When we think of “Board Certification”, we think of the best: doctors, surgeons, and professionals who are all-around qualified. “Board certified” signifies that the professional is one of the best at what they do in their chosen profession. This article explains the significance, and what to look for when consulting with a lawyer after an accident.
What is Board Certification in relation to Personal Injury Law?
Board Certification is a distinction that separates those who excel in their field from their average peers. It separates the professionals from those who “slack off”, the “paper pushers”, who do as little as possible for small settlements.
Board Certification is a mark of excellence. Hospitals will never allow a surgeon without Board Certification to perform surgery on a patient. In fact they may not even be able to hold privileges at a hospital. Doctors with Board Certification have a higher level of successful patient outcomes than those who chose not to “take their boards”.
A patient should never allow a surgeon lacking Board Certification to perform surgery on them, and thus they should never allow a lawyer who lacks the qualifications to represent them in court. And, for those unaware, lawyers can (and should) absolutely become Board Certified.
Why are the qualifications of a Personal Injury lawyer important?
Qualifications should be the first thing a potential client looks at when choosing legal representation.
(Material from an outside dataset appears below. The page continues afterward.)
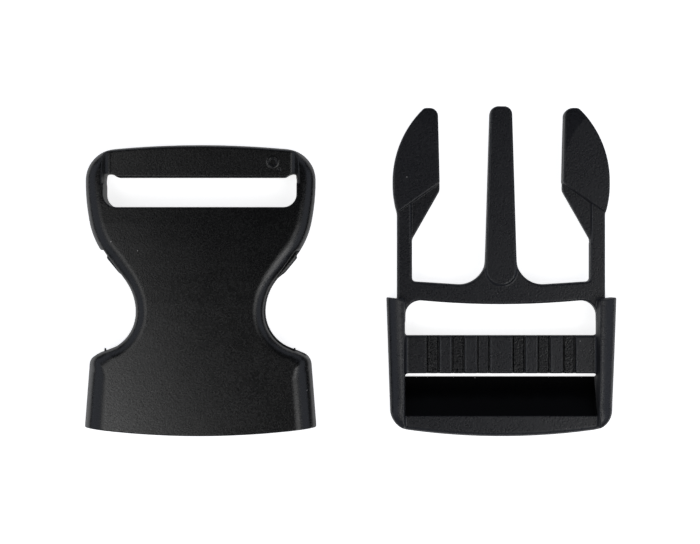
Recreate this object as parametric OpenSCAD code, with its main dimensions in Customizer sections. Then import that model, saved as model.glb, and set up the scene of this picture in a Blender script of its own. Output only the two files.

While the profession of law itself is a prestigious one, more goes into what makes a great lawyer than law school and a bar exam score.
Potential clients should ask the following questions:
- Does my lawyer have Board Certification?
- Has my lawyer ever had a complaint filed against them with the Bar Association?
- What are my lawyer’s recent verdicts?
- Can my lawyer show me recent settlement amounts?
- When was the last time my lawyer went to trial?
- How many trials is my lawyer currently representing clients in?
Why is a lawyer’s court and trial experience important?
Clients often make the mistake of not narrowing down what a lawyer does to one area of the law. We think of a lawyer as a person we can hire to “sue” someone who has “wronged us”. That, however, is not the whole picture.
It’s true that a lawyer does have the ability to “sue” those who act negligently and cause harm to others. However, it’s also true that a lawyer can practice any area of law they want to after passing a state bar exam. This is very broad and leaves a lot of questions about experience unanswered. Has the lawyer ever seen a case to trial? More importantly, how many trials has the lawyer seen to success?
That’s why a great deal of the time a lawyer specializes. The best Personal Injury lawyers do only one thing: practice accident law. It could be specializing in Personal Injury, for instance. Just like those in the medical profession, a lawyer chooses their specialty and focuses their attention on it.
When a lawyer gains enough experience and has resolved enough cases successfully, only then do they proceed in obtaining Board Certification.
What makes a lawyer with Board Certification great?
What separates a good lawyer from a great lawyer? Board Certification. The choice to pursue Board Certification is one that requires dedication, time, and commitment.
A high standard of ethics and maintaining client satisfaction are only two factors that go into a highly qualified lawyer. To achieve Board Certification, lawyers must undergo a rigorous screening of credentials. These include but are not limited to:
- Documented experience. How long has the lawyer been practicing? What is their success rate?
- Both judicial and peer references. What do other top lawyers and those in the legal sphere think of a lawyers’ ethics and moral character?
- A comprehensive exam must be passed.
- Any disciplinary action taken upon the lawyer receives thorough review. However, lawyers with prior disciplinary action usually do not quality for Board Certification. This is why a lawyer with conduct issues or questionable ethics may not qualify to become Board Certified.
Why is maintaining Board Certification important?
Retaining Board Certification is just as important as achieving it in the first place. Remaining Board Certified means the lawyer is maintaining the high standards set forth for them. Also, that they continue to provide successful outcomes for every client.
Board Certification is proof that the lawyer is being held to a higher standard than his or her peers. Both personally and professionally. Clients can place their trust in a lawyer with Board Certification. These lawyers have continually exceed the standards necessary to practice Personal Injury law.